C’est précisément cela que mon ami a détesté dans le film, ce qu’il considère comme un empilement des clichés sur le film de guerre. Pour lui, il n’y a là aucune émotion, aucune vision de l’événement, aucune démonstration, aucune recherche. Juste une compilation ennuyeuse. Pour lui on ne sent pas là la guerre car les situations sont invraisemblables, outrées, exagérées, toujours dans l’improbables (pour moi c’est normal, puisque qu’il y a là une portée « exemplaire », ou générique, et non particulière, même si l’on suit des personnages précis. Ceux-ci aussi sont des archétypes, d’une manière ou d’une autre). Du coup aucun investissement n’est possible, et l’horreur de la guerre reste pour lui une chose mise à distance, que l’on ne perçoit pas. On est renvoyé là au débat sur l’usage des moyens en esthétique : faut-il que l’art colle à une espèce de « lettre » de ce qu’il vaut montrer pour le représenter, ou doit-il utiliser ses propres outils pour en saisir « l’esprit ». Je caricature, mais en gros ça réactive l’éternel débat sur le mimétisme en art (les amateurs ou les dégoûtés de philo se remémoreront Platon et Aristote). En tout cas j’ai trouvé cela diablement efficace dans le dégoût que cela procure de la guerre alors que mon ami n’a éprouvé qu’un énervement à l’égard du film.


La boue
Et c’est l’inverse pour ce contrepoint au désert que constituent les séquences autour de Barbe en Flandres. Celle-ci erre dans la gadoue, fait face aux propositions de ceux restés en Flandres, contemple les paysages, et devient peu à peu folle. Le mérite de cette partie est pour moi de répondre à celle de la guerre, de lui fournir un espace où souffler. Mais en soi, pour moi, il ne s’y passe rien. Je me suis là assez ennuyé, et c’est allé crescendo. Les premières séquences passent encore (la scène de drague est rigolote), mais l’émergence de la folie, outre son côté extrêmement démonstratif dans le film (je deviens folle, moi ici, loin des combats, parce que vous là-bas ne le pouvez même pas), m’a fatigué. Je n’en ai pas vu l’intérêt. Au contraire mon ami a trouvé cela extrêmement beau, simple, juste, et émouvant. Là, au moins, sous-entendait-il perfidement, il y a de l’émotion, l’on vibre pour quelque chose, des sentiments sont peints, des émotions émergent des lents déplacements dans les paysages... Mouaiff… Moi aussi je regarde la StarAc et chaque année je bénis le ciel que l’on garde enfermée Raphaëlle Richie, c’est donc pas pour me voir débiter ses poncifs sur fond de misères sociale, humaine et cinématographique (oups ! dérapage partisan je le crains…).

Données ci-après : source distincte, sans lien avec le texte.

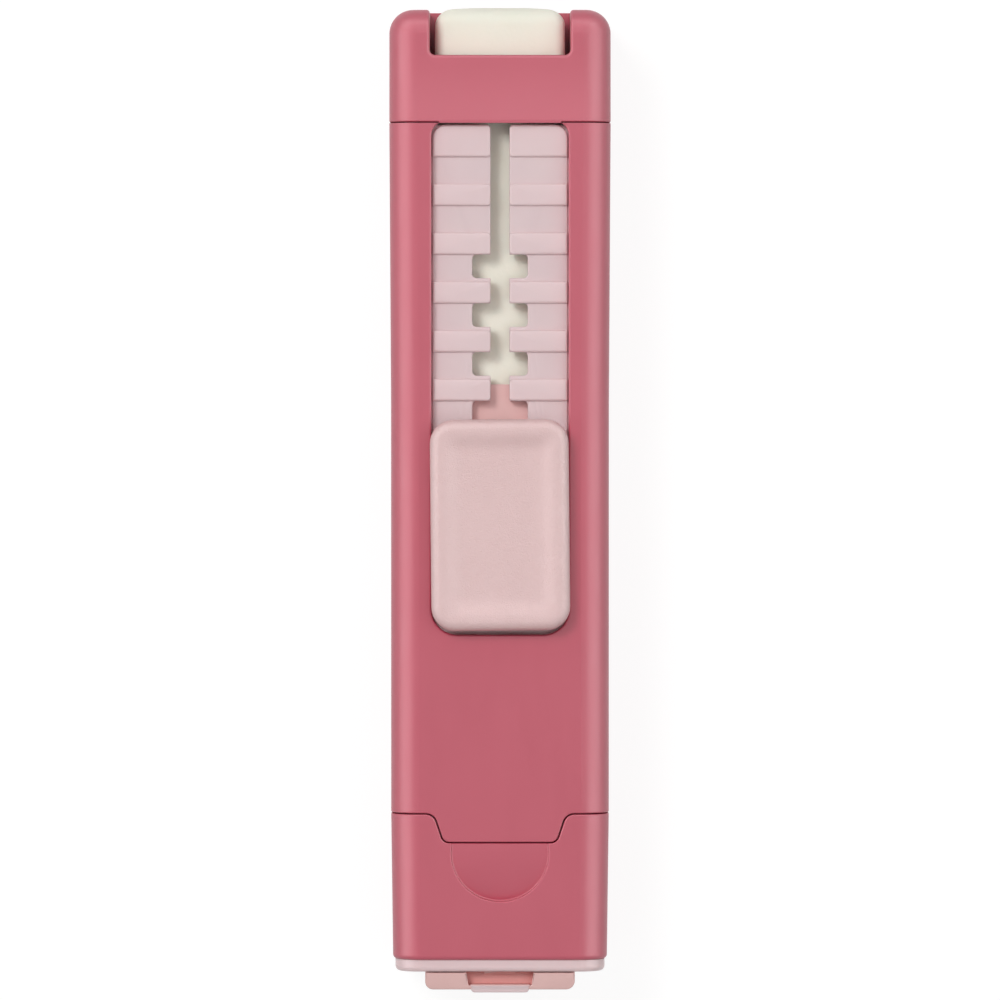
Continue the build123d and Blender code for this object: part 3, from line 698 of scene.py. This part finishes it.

Mais accordons néanmoins à la boue son plus grand mérite, celui de présenter le couple réuni. Ce sont ces moments là qui sont effectivement les moments les plus beaux du film. Les scènes de guerre n’ont pas cette vocation. Celle de l’isolement de Barbe si, mais sont à mon sens ratées. En revanche, le début et la fin, qui montrent ce couple improbable échanger si peu de mots, ces quelques regards, fonctionnent bien me semble-t-il. Et cela tient très certainement au déploiement de leur intrigue minimale dans leur environnement immédiat, à la place qui leur est accordée dans le cadre, toujours imparfait semble-t-il. Mais d’un avis commun, cette fois, oublions les tous derniers instants, forcés, qui m’échappent complètement.


Si j’ai donc procédé ainsi c’est parce que je pense que ce film vaut quelque chose (et même plus que cela). Tout ne m’a pas plu, mais pas mal d’éléments m’ont questionné. Si jamais certains l’affrontent, je serais curieux de connaître leur point de vue, ce qu’ils ont apprécié, ce qui les a arrêté. Ce film parle, mais pas le même langage à tout le monde, ne disant pas la même chose à l’un ou à l’autre.